Alpha^{2} Librae is 0.33 degrees north of the ecliptic so it can be occulted by the Moon and (very rarely) by planets. It was occulted by Venus on October 25, 1947; the next occultation by a planet will be by Mercury on 10 November 2052. Both components are eclipsed (occulted) by the sun from about 7–9 November. Thus the star can be viewed the whole night, crossing the sky, in early May.

==Nomenclature==
α Librae (Latinised to Alpha Librae) is the system's Bayer designation.

Zubenelgenubi /,zu:b@nEldZ@'nu:bi/, also rendered Zuben Elgenubi, derives from the Arabic ّالزُبَانَى الجَنُوبِي al-zubānā al-janūbiyy "the southern claw", which was coined before Libra was recognized as a constellation distinct from Scorpius. The alternative name Kiffa Australis (Elkhiffa Australis) is a partial Latin translation of the Arabic al-kiffah al-janubiyyah الكفة الجنوبية "southern pan [of the scales]". Another name used in older astronomy texts, equivalent to "southern pan", was Lanx Australis.

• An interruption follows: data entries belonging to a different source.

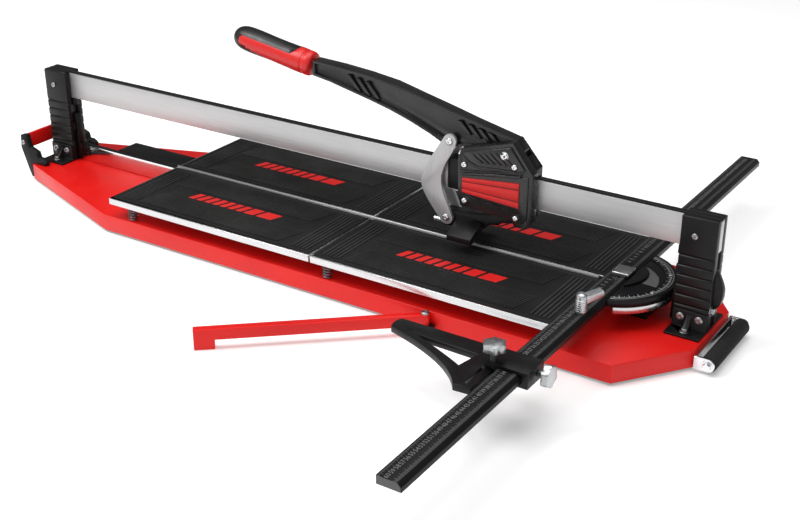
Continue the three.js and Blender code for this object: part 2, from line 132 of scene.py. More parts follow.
class Finish:
    """A material and the steps that build it."""

    def __init__(self, name, roughness=0.5, metallic=0.0, coat=0.0, coat_roughness=0.1, specular=0.5):
        self.material = bpy.data.materials.new(name)
        self.material.use_nodes = True
        self.tree = self.material.node_tree
        self.shader = self.tree.nodes["Principled BSDF"]
        self.shader.inputs["Roughness"].default_value = roughness
        self.shader.inputs["Metallic"].default_value = metallic
        self.shader.inputs["Coat Weight"].default_value = coat
        self.shader.inputs["Coat Roughness"].default_value = coat_roughness
        self.shader.inputs["Specular IOR Level"].default_value = specular
        self.place = self.add("ShaderNodeTexCoord").outputs["Object"]

    def add(self, kind, settings=None, inputs=None):
        """A node: its settings are made first, then the values or links of its sockets."""
        node = self.tree.nodes.new(kind)
        for name, setting in (settings or {}).items():
            setattr(node, name, setting)
        for name, term in (inputs or {}).items():
            if isinstance(term, Value):
                self.tree.links.new(term.socket, node.inputs[name])
            elif isinstance(term, bpy.types.NodeSocket):
                self.tree.links.new(term, node.inputs[name])
            else:
                node.inputs[name].default_value = term
        return node

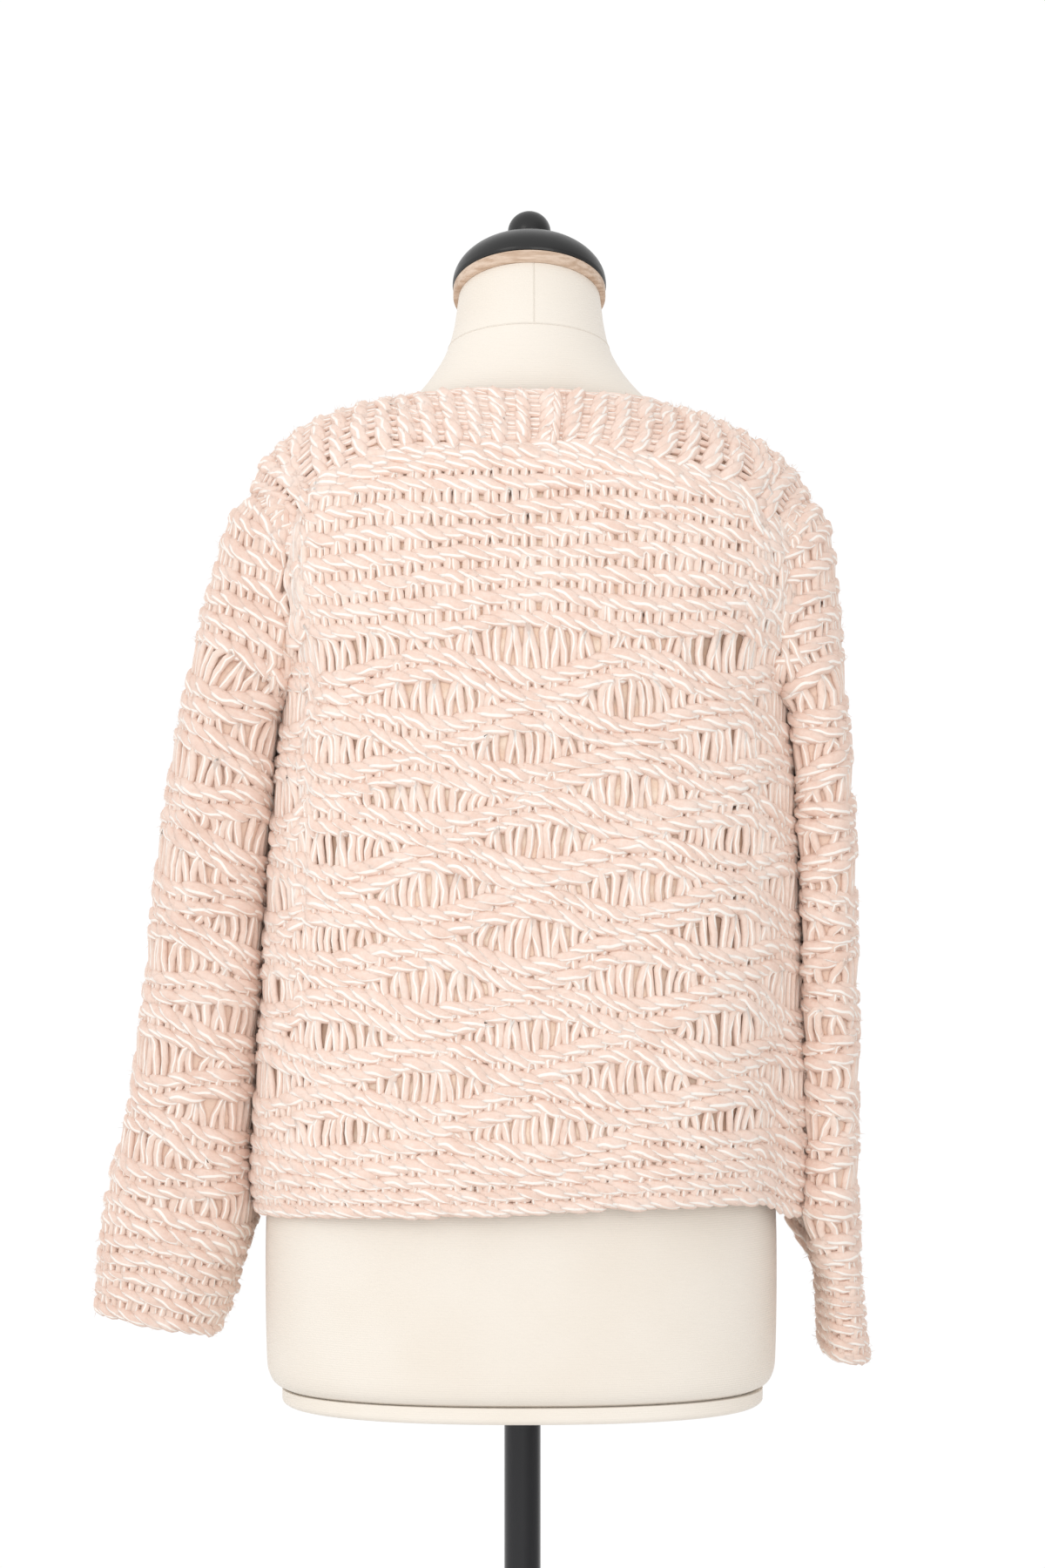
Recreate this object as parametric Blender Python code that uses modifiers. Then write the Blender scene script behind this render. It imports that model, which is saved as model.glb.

In 2016, the International Astronomical Union organized a Working Group on Star Names (WGSN) to catalogue and standardize proper names for stars. The WGSN approved the name Zubenelgenubi for α^{2} Librae on 21 August 2016 and it is now so entered in the IAU Catalog of Star Names.

In Chinese, 氐宿 (Dī Xiù), meaning Root, refers to an asterism consisting of α^{2} Librae, ι Librae, γ Librae and β Librae. Consequently, the Chinese name for α^{2} Librae itself is 氐宿一 (Dī Xiù yī), "the First Star of Root".

== Properties ==

Hierarchy of orbits in the α Librae system

Alpha Librae is about 77 ly from the Sun.
The two brightest components of Alpha Librae form a double star moving together through space as common proper motion companions. They are separated in the sky by an angular distance of 231" (3'51"). The position angle of the companion is 314 degrees. The brighter of the two is a white star of spectral type A3, with an apparent magnitude of 2.8. Its companion is a type F4 star of apparent brightness 5.2. They are probably members of the Castor Moving Group of stars that have a similar motion through space and share a common origin some 200 million years ago.

=== Alpha^{2} Librae ===
The brightest member, α^{2} Librae or α Librae A, is itself a spectroscopic binary system. The components have similar masses (mass ratio of 0.92) but the primary has a rotational velocity three times higher than its companion, which could be caused by them having significantly misaligned spin axes or if the primary is a merger product.

=== Alpha^{1} Librae ===
The second member, α^{1} Librae or α Librae B, is separated from the primary system by around 5360 AU. It too is a spectroscopic binary with an orbital period of 5,870 days and an angular separation of 0.383 arcseconds; equal to about 9 au.

=== KU Librae ===
The system may have a fifth component, the star KU Librae at a separation of 2.6°, thus forming a hierarchical quintuple star system. KU Lib shares a similar motion through space to the Alpha Librae system, but is separated from the other stars by about a parsec. It is sufficiently close to be gravitationally bound to the other members, but has a substantially different metallicity, making it unlikely to be physically bound to the system.